Die EM ist vorbei für Deutschland, und all jene Zweifler, die dem 61-Jährigen ein letztes Hurra nicht mehr zutrauen mochten, dürfen sich auf den ersten Blick bestätigt fühlen. Nach dem ängstlichen Auftakt gegen Frankreich (0:1) und dem furiosen 4:2 gegen Portugal hatte sich eine konfuse deutsche Elf mit dem 2:2 gegen Ungarn zwar gerade noch ins Achtelfinale gezittert und damit ein erneutes Vorrundenaus wie bei der desaströsen WM 2018 vermieden. Schon im ersten Akt der K.o.-Runde war dann aber England Endstation.

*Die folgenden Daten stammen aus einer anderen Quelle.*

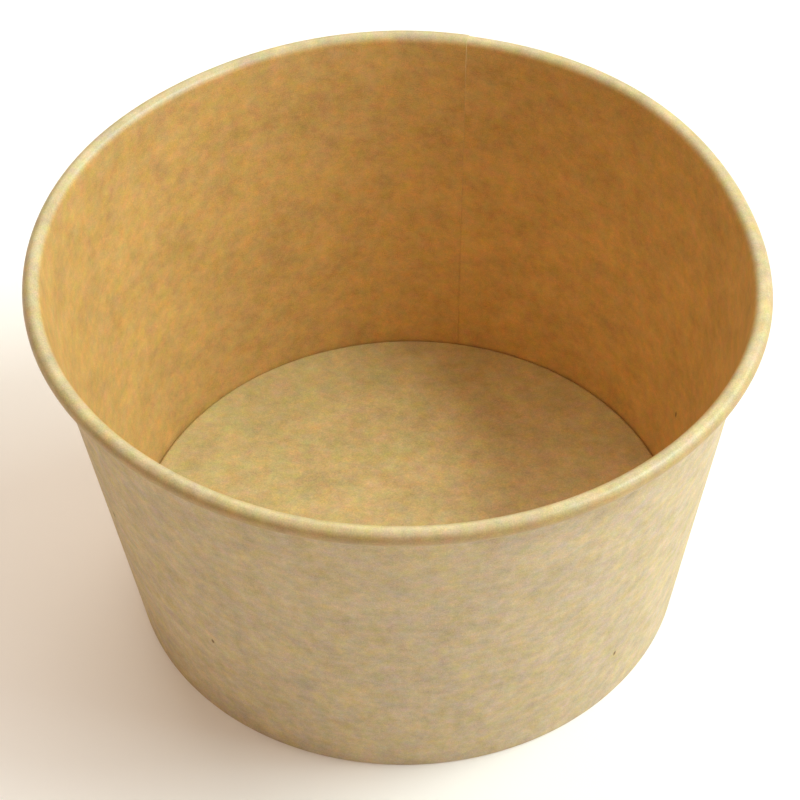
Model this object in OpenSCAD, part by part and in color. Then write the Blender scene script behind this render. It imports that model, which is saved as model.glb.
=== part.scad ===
// A round paperboard soup bowl: a wrapped, lapped wall with a rolled rim, and a bottom
// whose skirt is held in a hem at the foot.

/* [Bowl] */
// Diameter across the outside of the rolled rim
rim_d = 116; // [104:1:140]
// Diameter of the wall's outer face, carried down to the table
foot_d = 92; // [80:1:98]
// Height from the table to the top of the rim
bowl_h = 68; // [45:1:100]

/* [Board] */
// Thickness of the board that the wall is wrapped from
wall_board = 0.4; // [0.3:0.05:0.6]
// Thickness of the board that the bottom is pressed from
bottom_board = 0.35; // [0.25:0.05:0.5]
// Coating left between the bottom's skirt and the wall and hem that it is sealed to
seal_film = 0.05; // [0.03:0.01:0.1]

/* [Rim] */
// Diameter of the roll's section
roll_d = 2.9; // [2.4:0.1:4]
// Slit between the roll's cut edge and the wall
roll_slit = 0.15; // [0.05:0.05:0.3]

/* [Foot] */
// Height of the bottom's upper face above the table
bottom_lift = 6; // [4.5:0.5:12]
// Outside radius of the bend where the bottom turns down into its skirt
skirt_bend = 0.8; // [0.6:0.1:1.5]
// Height of the wall that is folded back up inside the foot
hem_h = 4.5; // [2:0.5:5]
// Depth that the fold is pressed flat where it stands on the table
foot_press = 0.1; // [0.05:0.05:0.2]

/* [Seam] */
// Place of the lap's inner edge, anticlockwise from the right seen from above
seam_angle = 77.2; // [0:0.1:359]
// Width of the lap, measured at the rim
lap_w = 8; // [4:0.5:12]
// Depth that the lap's two layers are pressed into each other
lap_press = 0.05; // [0.03:0.01:0.1]
// Turn over which the inner layer eases out from under the outer one
ease_turn = 18; // [14:1:30]

/* [Hidden] */
$fn = 180;
roll_steps = 28; // facets round the roll's section
bend_steps = 10; // facets round each bend's section
kraft = "#b8905c";
kraft_lined = "#c09a66";

roll_r = roll_d / 2;
roll_hollow_r = roll_r - wall_board;
// The roll's centre seen from the foot, and the lean that makes the wall's inner face
// run smoothly on into the roll
roll_out = (rim_d - foot_d) / 2 - roll_r;
roll_up = bowl_h - roll_r;
wall_lean = acos(roll_hollow_r / norm([roll_out, roll_up])) - atan2(roll_up, roll_out);
// Along the leaning wall, from the foot to the height of the roll's centre
roll_along = roll_up * cos(wall_lean) + roll_out * sin(wall_lean);

// The fold holds two layers of wall, the skirt and the film on both sides of it
fold_r = wall_board + seal_film + bottom_board / 2;
fold_hollow_r = fold_r - wall_board;
fold_along = (fold_r * (1 - sin(wall_lean)) - foot_press) / cos(wall_lean);
// Angle below level at which the fold's outside reaches the table
fold_flat = asin((fold_r - foot_press) / fold_r);

skirt_in = wall_board + seal_film;
bend_hollow_r = skirt_bend - bottom_board;
bend_in = skirt_in + skirt_bend;
bend_along = (bottom_lift - skirt_bend - bend_in * sin(wall_lean)) / cos(wall_lean);

lap_turn = lap_w / (PI * rim_d) * 360;
lap_step = wall_board - lap_press;
lap_end = seam_angle + lap_turn;
ease_end = lap_end + ease_turn;
// The lap's layers are pressed flat below this height, where the foot is sealed
lap_foot = bottom_lift + seal_film;
lap_sink = 0.1; // depth that the lap's lower end reaches into the pressed foot
lap_ride = 0.2; // rise of that end, as a share of how far the layer is drawn in
ease_slices = 4; // stretches in which the inner layer eases out
slice_turn = ease_turn / ease_slices;
slice_over = 0.2; // degrees that a stretch runs on into the next

// A point of the section, measured out from the wall's outer face and up along it
function on_wall(out, up) =
    [foot_d / 2 + out * cos(wall_lean) + up * sin(wall_lean),
     up * cos(wall_lean) - out * sin(wall_lean)];

function arc(centre, r, from, to, steps) =
    [for (i = [0:steps]) centre + r * [cos(from + (to - from) * i / steps),
                                       sin(from + (to - from) * i / steps)]];

// The roll's cut edge stops short of the wall by the slit
function roll_end(r) = -acos((roll_slit - roll_hollow_r) / r) - wall_lean;

roll_centre = on_wall(roll_hollow_r, roll_along);
roll_start = 180 - wall_lean;
fold_centre = on_wall(-fold_r, fold_along);
fold_start = 180 - wall_lean;
fold_stop = 360 - wall_lean;
bend_centre = on_wall(-bend_in, bend_along);

// Round the roll from the wall's outer face to its inner face
function roll_points() = concat(
    arc(roll_centre, roll_hollow_r, roll_start, roll_end(roll_hollow_r), roll_steps),
    arc(roll_centre, roll_r, roll_end(roll_r), roll_start, roll_steps));

// Round the fold from the wall's inner face to its outer face, flat where it stands
function fold_points() = concat(
    arc(fold_centre, fold_hollow_r, fold_stop, fold_start, bend_steps),
    [on_wall(wall_board - 2 * fold_r, fold_along + hem_h), on_wall(-2 * fold_r, fold_along + hem_h)],
    arc(fold_centre, fold_r, fold_start, 180 + fold_flat, bend_steps),
    arc(fold_centre, fold_r, 360 - fold_flat, fold_stop, bend_steps));

// Across the wall at a height, from its inner face to its outer face
function level_points(height) =
    [on_wall(-wall_board, height / cos(wall_lean) - wall_board * tan(wall_lean)),
     on_wall(0, height / cos(wall_lean))];

// The section of the whole blank
module blank_section() { polygon(concat(roll_points(), fold_points())); }

// The section of the inner layer in the lap, which rides over the bottom's bend
module lap_section(draw_in) {
    translate([-draw_in, 0])
        polygon(concat(roll_points(), level_points(lap_foot - lap_sink + lap_ride * draw_in)));
}

module bottom_section() {
    polygon(concat(
        [[0, bottom_lift]],
        arc(bend_centre, skirt_bend, 90, -wall_lean, bend_steps),
        [on_wall(-skirt_in, fold_along), on_wall(-skirt_in - bottom_board, fold_along)],
        arc(bend_centre, bend_hollow_r, -wall_lean, 90, bend_steps),
        [[0, bottom_lift - bottom_board]]));
}

// A stretch of the inner layer, drawn in towards the bowl's axis
module inner_layer(from, to, draw_in) {
    rotate(from) rotate_extrude(angle = to - from) lap_section(draw_in);
}

// Everything above the foot between two angles
module sector(from, to) {
    translate([0, 0, lap_foot]) linear_extrude(bowl_h)
        polygon([[0, 0], rim_d * [cos(from), sin(from)], rim_d * [cos(to), sin(to)]]);
}

module sidewall() {
    color(kraft) {
        difference() {
            rotate_extrude() blank_section();
            sector(lap_end, ease_end);
        }
        inner_layer(seam_angle, lap_end + 2 * slice_over, lap_step);
        for (i = [1:ease_slices])
            inner_layer(lap_end + (i - 1) * slice_turn - slice_over,
                        lap_end + i * slice_turn + slice_over,
                        lap_step * (1 - i / (ease_slices + 1)));
    }
}

module bottom_disc() {
    color(kraft_lined) rotate_extrude() bottom_section();
}

sidewall();
bottom_disc();
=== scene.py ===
import bpy
import bmesh
import math
from mathutils import Matrix, Vector


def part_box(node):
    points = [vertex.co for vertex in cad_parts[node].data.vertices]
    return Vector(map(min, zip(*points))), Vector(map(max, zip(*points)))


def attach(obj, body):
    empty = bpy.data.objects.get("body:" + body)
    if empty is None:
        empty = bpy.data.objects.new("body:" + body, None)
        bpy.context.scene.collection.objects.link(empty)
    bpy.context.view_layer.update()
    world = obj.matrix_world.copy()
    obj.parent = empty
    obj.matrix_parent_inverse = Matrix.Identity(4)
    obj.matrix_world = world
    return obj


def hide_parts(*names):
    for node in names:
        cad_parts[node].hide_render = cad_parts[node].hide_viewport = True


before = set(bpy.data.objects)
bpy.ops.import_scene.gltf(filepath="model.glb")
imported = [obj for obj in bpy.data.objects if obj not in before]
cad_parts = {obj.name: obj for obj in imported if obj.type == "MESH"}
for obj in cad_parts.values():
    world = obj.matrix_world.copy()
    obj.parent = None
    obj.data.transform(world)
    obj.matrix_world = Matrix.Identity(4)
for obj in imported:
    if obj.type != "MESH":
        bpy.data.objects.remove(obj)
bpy.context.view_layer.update()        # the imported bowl: sidewall and bottom_disc on one body
print("frame loaded")

mm = 0.001
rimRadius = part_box("sidewall")[1].x
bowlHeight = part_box("sidewall")[1].z

# The paperboard blank that is wrapped into the wall, in millimetres and degrees
blank = {
    "board": 0.4 * mm,
    "footRadius": 46 * mm,      # the wall's outer face carried down to the table
    "rollRadius": 1.45 * mm,
    "rollSlit": 0.15 * mm,      # between the roll's cut edge and the wall
    "film": 0.05 * mm,          # clear lining left between sealed layers
    "hemHeight": 4.5 * mm,
    "footPress": 0.1 * mm,
    "seamAngle": 77.2,          # the lap's inner edge, anticlockwise from the right
    "lapWidth": 8 * mm,
    "lapPress": 0.05 * mm,      # how far the two sealed layers sink into each other
    "easeTurn": 16,             # turn in which a lapped layer eases back into the wall
    # share of the lap's step that is left: in the pressed foot, on the wall, under the roll, in it
    "footLap": 0.25,
    "wallLap": 0.25,
    "rimLap": 0.75,
    "rollLap": 0.5,
    "wallLapRise": 4 * mm,      # the height above the bottom over which the step changes
    "rimLapStart": 8 * mm,      # how far under the roll the step starts to grow
    "rimLapRise": 7 * mm,
    "rollLapRise": 2 * mm,
    "wrapSteps": 368,
    "wallPieces": 26,
    "rollPieces": 26,
    "bendPieces": 8,
    "cutEdge": 0.05 * mm,       # rounding of the board's cut edges
}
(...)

0:2 - Löw-Ära ist beendet: DFB-Team im Achtelfinale raus


Eine Schande ist das nicht, Weltmeister Frankreich, Titelverteidiger Portugal, Vizeweltmeister Kroatien oder die anfangs so famosen Niederländer sind ebenfalls raus. Dennoch hätte es natürlich gern ein bisschen mehr sein dürfen. Welchen Anteil Löw am frühen Scheitern trägt, welche personellen und taktischen Fehler er vielleicht gemacht hat, darüber wird an den virtuellen Stammtischen wieder leidenschaftlich diskutiert werden. Vielleicht sollten sich alle Sofa-Experten aber auch einfach ehrlich eingestehen, dass der deutsche Fußball derzeit weder über die individuellen Qualitäten noch über ein funktionierendes Kollektiv verfügt, um in der Weltspitze mitzumischen. Eine Phase, wie sie übrigens auch schon andere europäische Fußballnationen wie Italien, Spanien, Frankreich oder die Niederlande durchleben mussten. Und sich davon wieder erholten.

Eine Erfolgsgeschichte

Für seine finale Mission hatte Löw den eingeschlagenen Weg des Neuaufbaus verlassen und alles dem kurzfristigen Erfolg untergeordnet.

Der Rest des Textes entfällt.